His parents aren’t professional musicians, but they encouraged all three of their sons to study both piano and violin and participate in youth orchestra.
It became apparent early on that the oldest son had a special gift. At age 8, he was taken to the private studio of Edward Francis, a respected Southern California teacher who also instructs college pianists at two area universities. Francis found that the youngster had perfect pitch and a lot more.
The year Chen went to Francis, a regional orchestra planned to perform for Southern California fourth-graders and was looking for a soloist about the same age. Francis suggested someone even younger. Chen was in the third grade at the time.
“They assigned him Beethoven’s Second Concerto, and he learned it in a few weeks,” Francis said. “So he played with a professional symphony, the last movement of Beethoven Two. It was rather remarkable, very, very good. A few years later, he played a Liszt etude at a piano festival. I listened to that and I thought, ‘This is an unusual and exceptional talent.’”
But even then his parents had questions about his path.
When Chen was in junior high, his father, Eric, approached the teacher.
“He was concerned that the life of a concert pianist was difficult and challenging,” Francis said.
“He didn’t know whether he should continue to encourage it. I said, ‘Eric, he already plays as well or better than my college students. You really need to encourage this. You’re not forcing him to do anything. He’s the one who’s gobbling up all this repertoire and so eager to go to lessons. We’re going to nurture this.’”
Then, after high school, came the decision. Chen was asked how hard his mother tried to persuade him to go to Harvard.
“Obviously not hard enough,” he said, laughing.

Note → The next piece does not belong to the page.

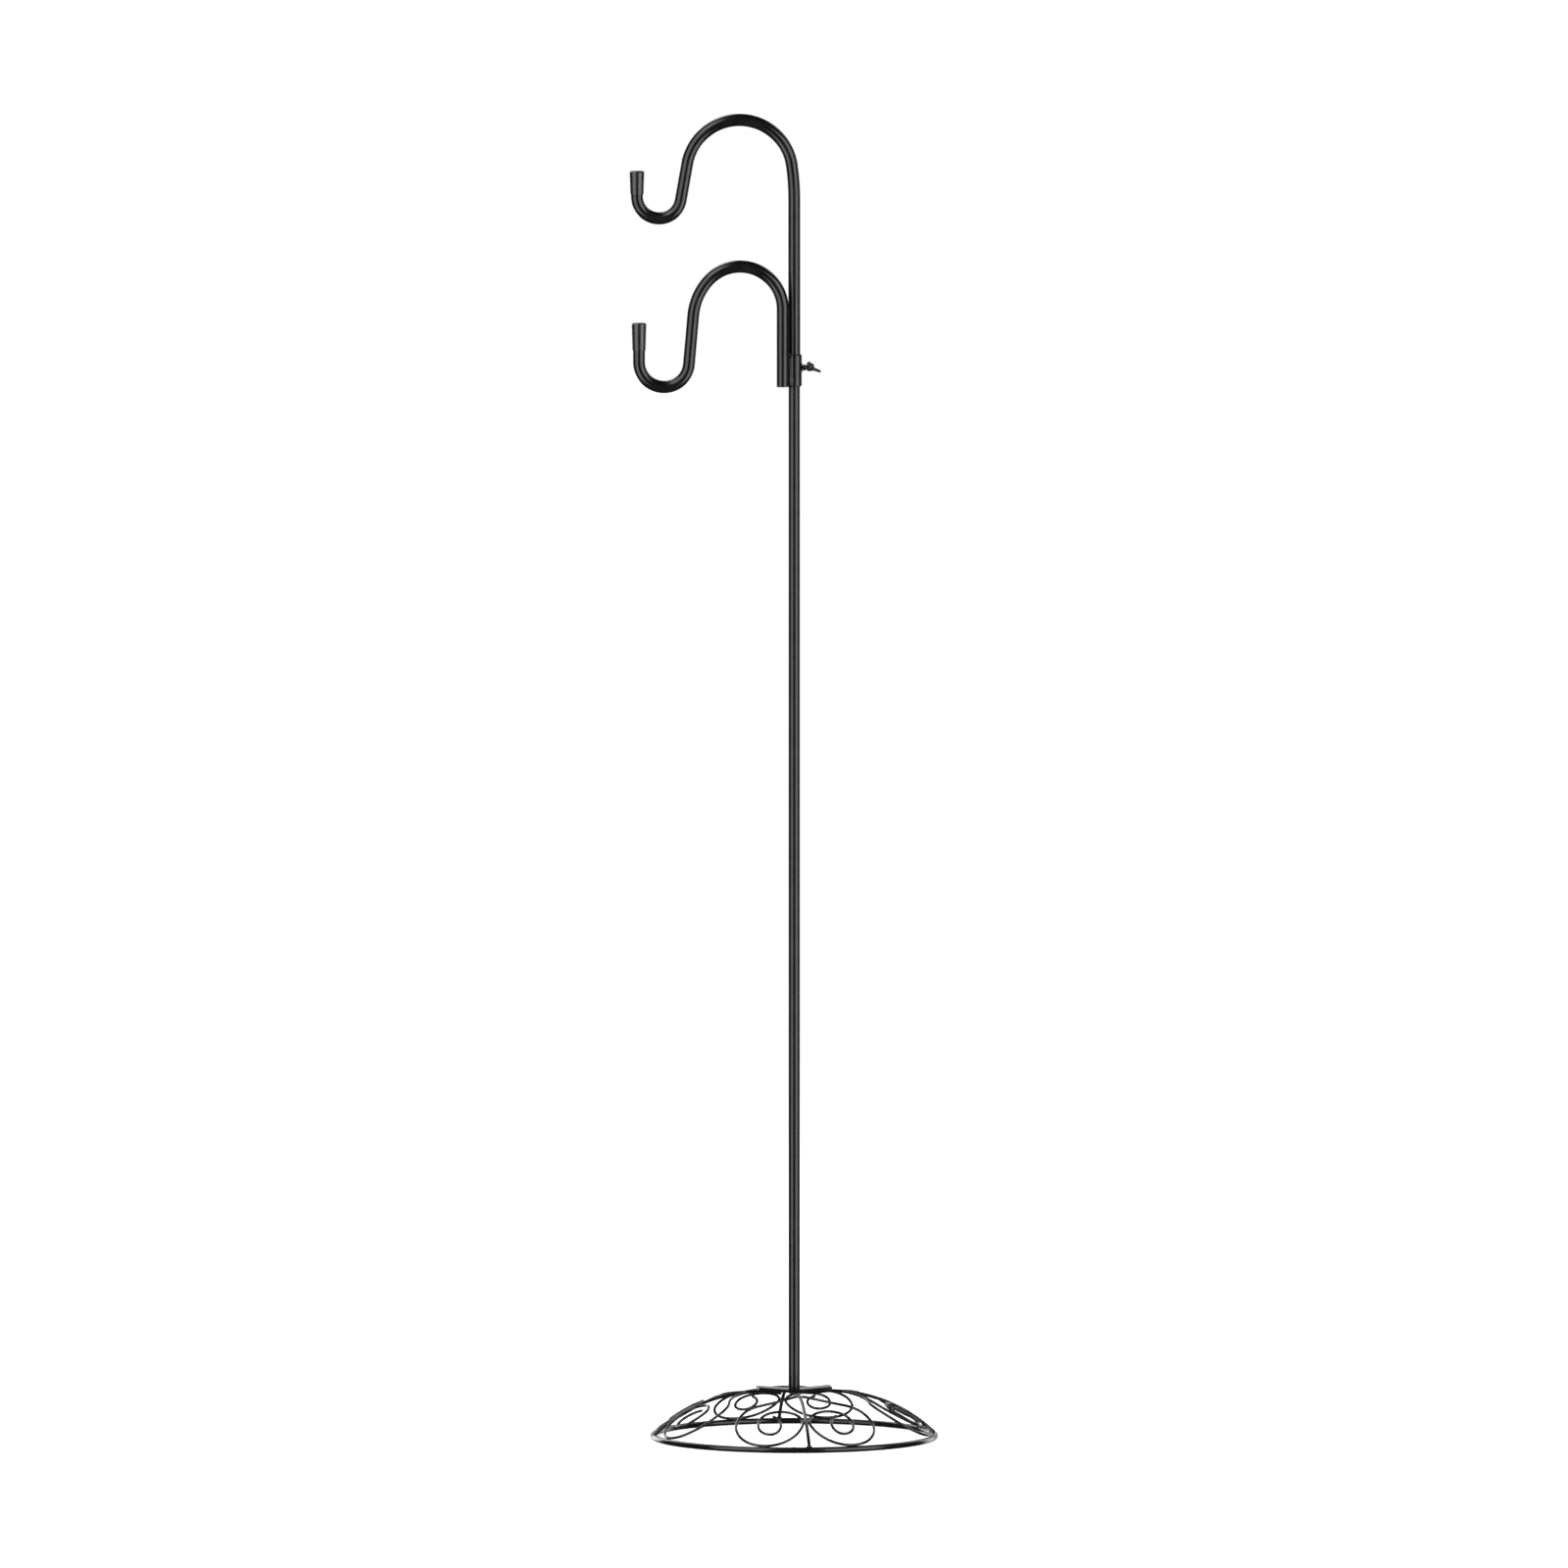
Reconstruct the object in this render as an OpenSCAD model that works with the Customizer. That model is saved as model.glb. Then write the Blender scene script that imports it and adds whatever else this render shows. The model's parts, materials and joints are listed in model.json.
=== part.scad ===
// Double hook stand for hanging a bird feeder: a pole on a domed wire base.
// Millimetres, +Z up. The origin is on the pole's axis, on the ground.
// Both hooks reach towards -X, and -Y is the front.

/* [Pole] */
// Outside diameter of the lower pole
pole_od = 12; // [11:0.1:12]
// Height of the joint between the lower pole and the top hook
joint_z = 1090; // [1060:1:1100]
// Wall thickness of every tube
tube_wall = 1; // [0.8:0.1:1.2]

/* [Hooks] */
// Outside diameter of both hook tubes
hook_od = 12.7; // [12.4:0.1:13]
// Radius of the top hook's crown
top_crown_r = 54; // [50:1:58]
// Radius of the top hook's cradle
top_cradle_r = 22.5; // [20:0.5:26]
// Straight length at the top hook's tip
top_tip = 23; // [15:1:30]
// Radius of the lower hook's crown
low_crown_r = 43.5; // [40:0.5:48]
// Radius of the lower hook's cradle
low_cradle_r = 25.5; // [23:0.5:28]
// Straight length at the lower hook's tip
low_tip = 37; // [30:1:42]

/* [End caps] */
// Outside diameter of the end caps
cap_od = 15.6; // [15:0.1:17]
// Length of the top hook's end cap
top_cap_len = 24; // [20:1:30]
// Length of the lower hook's end cap
low_cap_len = 28; // [20:1:32]
// Thickness of a cap's closed end
cap_end = 3; // [2:0.5:4]

/* [Clamp] */
// Outside diameter of the sleeve
sleeve_od = 16; // [15.4:0.1:18]
// Length of the sleeve
sleeve_len = 32.7; // [28:0.1:36]
// Height of the sleeve's lower end
sleeve_z = 1078.9; // [1075:0.1:1082]
// Diameter of the wing screw's thread
screw_d = 5; // [4:0.5:6]
// Direction of the wing screw around the pole
screw_turn = 25; // [0:1:45]
// Span of the two wings
wing_span = 30; // [24:1:34]

/* [Base] */
// Radius of the rim ring, to the middle of its wire
ring_r = 144; // [142:0.5:145]
// Wire diameter of the rim ring
ring_wire = 6; // [5:0.1:7]
// Wire diameter of the ribs
rib_wire = 3.5; // [3:0.1:4]
// Wire diameter of the scrolls
scroll_wire = 2.8; // [2.2:0.1:3]
// Radius of the dome, along a rib
dome_r = 155; // [154:0.5:156]
// Height of the dome's crown, to the middle of the wire
dome_z = 48.5; // [48:0.1:49]
// Turn of the whole base about the pole
base_turn = 6.2; // [0:0.1:45]

/* [Strap] */
// Length of the flat bar across the dome's crown
strap_len = 76; // [70:1:84]
// Width of the bar
strap_w = 25; // [20:0.5:28]
// Thickness of the bar
strap_t = 3.2; // [3:0.1:4]
// Upward slope of its two arms
strap_slope = 5; // [4:0.5:6]

/* [Hidden] */
$fn = 96;

powder_black = [0.10, 0.10, 0.11];
cap_black = [0.05, 0.05, 0.05];
zinc = [0.62, 0.63, 0.65];
black_zinc = [0.12, 0.12, 0.13];

seat_gap = 0.2;     // between faces that turn on each other
weld_gap = 0.1;     // between a wire and what it is welded to
fit_gap = 0.05;     // radial running clearance
step_shade = 0.02;  // how much thinner every second step of a tube is
step_lap = 0.02;    // how far such a step reaches into its neighbours

// The dome is flat out to dome_flat_r, then curves down to the ring.
dome_flat_r = 36;
rib_sweep = 44.6;
rib_bend_r = 30;
rib_clear = rib_wire / 2 + weld_gap / 2;

// A rib's sloped run near the pole ends in a short bend at dome_flat_r.
function run_r(slope) = dome_flat_r - rib_bend_r * sin(slope);
function run_z(slope) = dome_z - rib_bend_r * (1 - cos(slope));
function rib_z(slope, r) = run_z(slope) - (run_r(slope) - r) * tan(slope);

// The strap's arms lie on the two side ribs, beyond its flat middle.
strap_flat_r = 9;
strap_bottom = rib_z(strap_slope, strap_flat_r) + rib_clear / cos(strap_slope);
strap_top = strap_bottom + strap_t;
side_start_r = 13;

// The front and back ribs slope down just enough to pass under the strap's edges.
cross_rise = dome_z - rib_bend_r - strap_bottom;
cross_run = dome_flat_r - strap_w / 2;
cross_slope = acos(-(rib_bend_r + rib_clear) / norm([cross_rise, cross_run]))
    - atan2(cross_run, cross_rise);
cross_start_r = 8.5;

pole_z = strap_top + seat_gap;
spigot_d = hook_od - 2 * tube_wall - 2 * fit_gap;
spigot_len = 40;
insert_len = 30;

bolt_d = 6;
bolt_reach = 20;
bolt_head_d = 13;
bolt_head_h = 2.8;
bolt_rim = 0.8;      // straight part of the head's height, above its dome
bolt_socket_af = 4;
bolt_socket_depth = 2;
bolt_gap = 0.3;      // radial clearance of the bolt in the strap
bolt_spare = 2;      // depth of the insert's thread past the bolt's end

// The lower hook's tail is welded to the sleeve, to the front left of the pole.
tail_turn = 35;
tail_reach = sleeve_od / 2 + hook_od / 2 + weld_gap / 2;
tail_x = -tail_reach * cos(tail_turn);
tail_y = -tail_reach * sin(tail_turn);

sleeve_gap = 0.1;    // radial clearance of the sleeve on the top hook's tube
sleeve_bore = hook_od + 2 * sleeve_gap;
sleeve_chamfer = 0.6;
screw_z = 1097.6;
boss_sink = 2;       // how far inside the sleeve's outside the boss's cone starts
boss_root_d = 11.6;
boss_tip_d = 7;
boss_end = 12;
stud_tip = hook_od / 2 + 0.3;
stud_end = 20;
wing_hub = [15, 21.5];
wing_hub_d = [8.6, 7.4];
wing_t = 2.2;
wing_turn = 15;
wing_root_r = 2.4;
wing_tip_r = 3;

// Each step is a bend, [radius, angle], or a straight run, [length, 0].
// A positive angle turns towards -X, and a path starts upwards.
top_path = [[180 - seat_gap, 0], [250, 8], [top_crown_r, 162], [38, 0], [top_cradle_r, -170], [top_tip, 0]];
low_path = [[79.6, 0], [low_crown_r, 139.5], [62, 35.5], [50, 0], [low_cradle_r, -175], [low_tip, 0]];
top_start = [0, joint_z + seat_gap];
low_start = [tail_x, sleeve_z];

// A scroll's bends on the flattened panel: x is across from the rib, y is down along it.
scroll_start = [3.25, 49.3];
scroll_heading = 51;
scroll_path = [[140, -22], [63, 46], [23, 88], [44, 88], [20, 124], [29, 76], [11, 139], [19, 89]];
scroll_step = 12;   // greatest turn between two rings of the sweep
scroll_sides = 8;

// Heading at the start of step i.
function heading(path, i, h) = i == 0 ? h : heading(path, i - 1, h) + path[i - 1][1];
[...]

In fairness, the choice was not immediately clear to him, either.
“It was like a hobby and it got to be a serious hobby later on in high school,” Chen said. “I wasn’t 100 percent sure I wanted to do music until I said ‘yes’ to Juilliard.
“Part of my decision-making process was: ‘Can I go a day without doing something with science or math?’ Probably, yeah. ‘Can I go a day without touching a piano and thinking about music?’ I would probably feel really uncomfortable. I just like the sound of it, the feeling of it.”
So it was off to New York.
“I knew I was good enough to get into Juilliard, but how did I stack up to other people?” Chen said.
“I knew I had work to do. I didn’t practice six hours a day like the others. My max was three hours a day in high school, if that. I really cracked down when I got to Juilliard.’”
The result has been a performing career that has begun to flower. He has taken top prizes in other competitions and this year won the American Piano Association’s Classical Fellowship, a prestigious and lucrative prize.
At the Cliburn, he has survived food poisoning and the performance of four hours of classical music under the most trying circumstances imaginable, smiling onstage.
That’s California chill. Chen also concedes that he might be a little crazy.
“Only a crazy person like me rejects Harvard,” he said.